======== DATA LINES
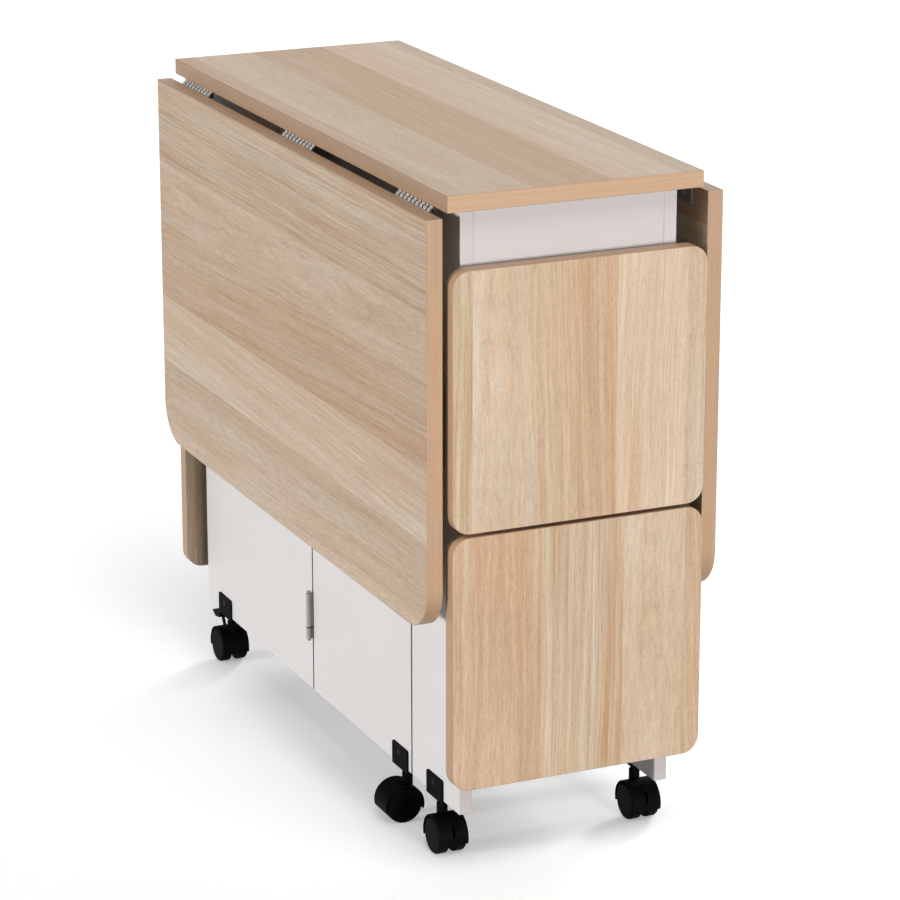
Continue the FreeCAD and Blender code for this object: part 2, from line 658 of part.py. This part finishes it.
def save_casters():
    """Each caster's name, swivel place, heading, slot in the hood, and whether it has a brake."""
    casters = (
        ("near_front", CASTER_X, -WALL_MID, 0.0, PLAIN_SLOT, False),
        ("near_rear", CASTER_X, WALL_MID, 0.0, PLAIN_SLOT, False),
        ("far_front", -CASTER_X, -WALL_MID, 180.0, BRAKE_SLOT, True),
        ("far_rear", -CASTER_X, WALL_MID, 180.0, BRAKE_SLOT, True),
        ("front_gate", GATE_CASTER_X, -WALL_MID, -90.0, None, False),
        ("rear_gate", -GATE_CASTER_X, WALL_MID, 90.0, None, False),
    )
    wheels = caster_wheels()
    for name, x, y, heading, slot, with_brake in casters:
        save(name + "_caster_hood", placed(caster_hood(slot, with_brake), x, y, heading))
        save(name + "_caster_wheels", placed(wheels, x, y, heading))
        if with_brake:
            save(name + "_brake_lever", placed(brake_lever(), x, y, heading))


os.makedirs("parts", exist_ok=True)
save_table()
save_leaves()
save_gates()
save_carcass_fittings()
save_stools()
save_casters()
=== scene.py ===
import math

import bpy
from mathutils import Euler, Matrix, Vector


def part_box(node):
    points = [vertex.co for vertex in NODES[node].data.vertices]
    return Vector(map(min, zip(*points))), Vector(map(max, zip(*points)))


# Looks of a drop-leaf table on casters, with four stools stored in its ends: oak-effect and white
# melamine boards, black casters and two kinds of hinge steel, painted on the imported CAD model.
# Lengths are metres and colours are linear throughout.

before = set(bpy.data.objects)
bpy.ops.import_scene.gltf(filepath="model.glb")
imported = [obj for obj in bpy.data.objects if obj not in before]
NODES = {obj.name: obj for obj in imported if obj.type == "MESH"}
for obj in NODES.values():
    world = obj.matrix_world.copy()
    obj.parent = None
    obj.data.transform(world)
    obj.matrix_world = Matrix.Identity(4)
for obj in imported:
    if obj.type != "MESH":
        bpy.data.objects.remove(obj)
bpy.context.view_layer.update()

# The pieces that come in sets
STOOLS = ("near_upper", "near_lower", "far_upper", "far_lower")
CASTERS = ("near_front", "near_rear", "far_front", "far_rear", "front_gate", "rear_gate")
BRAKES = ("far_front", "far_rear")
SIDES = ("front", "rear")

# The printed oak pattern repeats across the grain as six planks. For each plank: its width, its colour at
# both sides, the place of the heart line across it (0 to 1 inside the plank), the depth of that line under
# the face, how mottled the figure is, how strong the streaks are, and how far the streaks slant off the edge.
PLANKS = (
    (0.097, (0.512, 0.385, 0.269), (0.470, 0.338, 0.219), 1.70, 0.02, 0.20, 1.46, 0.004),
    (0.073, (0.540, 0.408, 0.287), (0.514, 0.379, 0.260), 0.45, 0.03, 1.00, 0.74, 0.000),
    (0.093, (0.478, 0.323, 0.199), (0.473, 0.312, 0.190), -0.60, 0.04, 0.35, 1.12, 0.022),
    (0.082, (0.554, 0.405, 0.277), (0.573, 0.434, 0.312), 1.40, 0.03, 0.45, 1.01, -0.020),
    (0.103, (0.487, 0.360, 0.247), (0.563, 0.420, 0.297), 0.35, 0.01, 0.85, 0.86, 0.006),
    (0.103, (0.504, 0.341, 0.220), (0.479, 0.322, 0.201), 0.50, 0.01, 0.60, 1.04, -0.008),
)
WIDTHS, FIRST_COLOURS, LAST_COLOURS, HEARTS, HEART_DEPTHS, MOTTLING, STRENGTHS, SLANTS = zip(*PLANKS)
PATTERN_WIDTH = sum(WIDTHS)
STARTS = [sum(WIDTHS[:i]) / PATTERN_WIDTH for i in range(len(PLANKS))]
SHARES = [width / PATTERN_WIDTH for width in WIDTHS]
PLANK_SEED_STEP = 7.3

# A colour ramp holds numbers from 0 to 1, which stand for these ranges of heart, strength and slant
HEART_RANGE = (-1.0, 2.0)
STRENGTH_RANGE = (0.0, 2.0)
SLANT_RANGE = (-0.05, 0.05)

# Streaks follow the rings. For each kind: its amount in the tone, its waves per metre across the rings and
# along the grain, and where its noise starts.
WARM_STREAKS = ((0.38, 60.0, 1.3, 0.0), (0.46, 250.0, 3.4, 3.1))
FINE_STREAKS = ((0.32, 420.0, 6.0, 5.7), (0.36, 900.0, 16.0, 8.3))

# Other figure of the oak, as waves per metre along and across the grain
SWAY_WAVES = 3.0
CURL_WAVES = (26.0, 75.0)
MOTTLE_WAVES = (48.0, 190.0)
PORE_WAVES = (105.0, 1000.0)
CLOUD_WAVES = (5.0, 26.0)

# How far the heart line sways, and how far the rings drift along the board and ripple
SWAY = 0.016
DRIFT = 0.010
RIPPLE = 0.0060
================
WHAT IS ASKED — Of the lines above, retype only those from the line containing "placed(wheels, x, y, heading))" through the line containing "bpy.context.view_layer.update()", including both, exactly.

THE SOLUTION —
        save(name + "_caster_wheels", placed(wheels, x, y, heading))
        if with_brake:
            save(name + "_brake_lever", placed(brake_lever(), x, y, heading))


os.makedirs("parts", exist_ok=True)
save_table()
save_leaves()
save_gates()
save_carcass_fittings()
save_stools()
save_casters()
=== scene.py ===
import math

import bpy
from mathutils import Euler, Matrix, Vector


def part_box(node):
    points = [vertex.co for vertex in NODES[node].data.vertices]
    return Vector(map(min, zip(*points))), Vector(map(max, zip(*points)))


# Looks of a drop-leaf table on casters, with four stools stored in its ends: oak-effect and white
# melamine boards, black casters and two kinds of hinge steel, painted on the imported CAD model.
# Lengths are metres and colours are linear throughout.

before = set(bpy.data.objects)
bpy.ops.import_scene.gltf(filepath="model.glb")
imported = [obj for obj in bpy.data.objects if obj not in before]
NODES = {obj.name: obj for obj in imported if obj.type == "MESH"}
for obj in NODES.values():
    world = obj.matrix_world.copy()
    obj.parent = None
    obj.data.transform(world)
    obj.matrix_world = Matrix.Identity(4)
for obj in imported:
    if obj.type != "MESH":
        bpy.data.objects.remove(obj)
bpy.context.view_layer.update()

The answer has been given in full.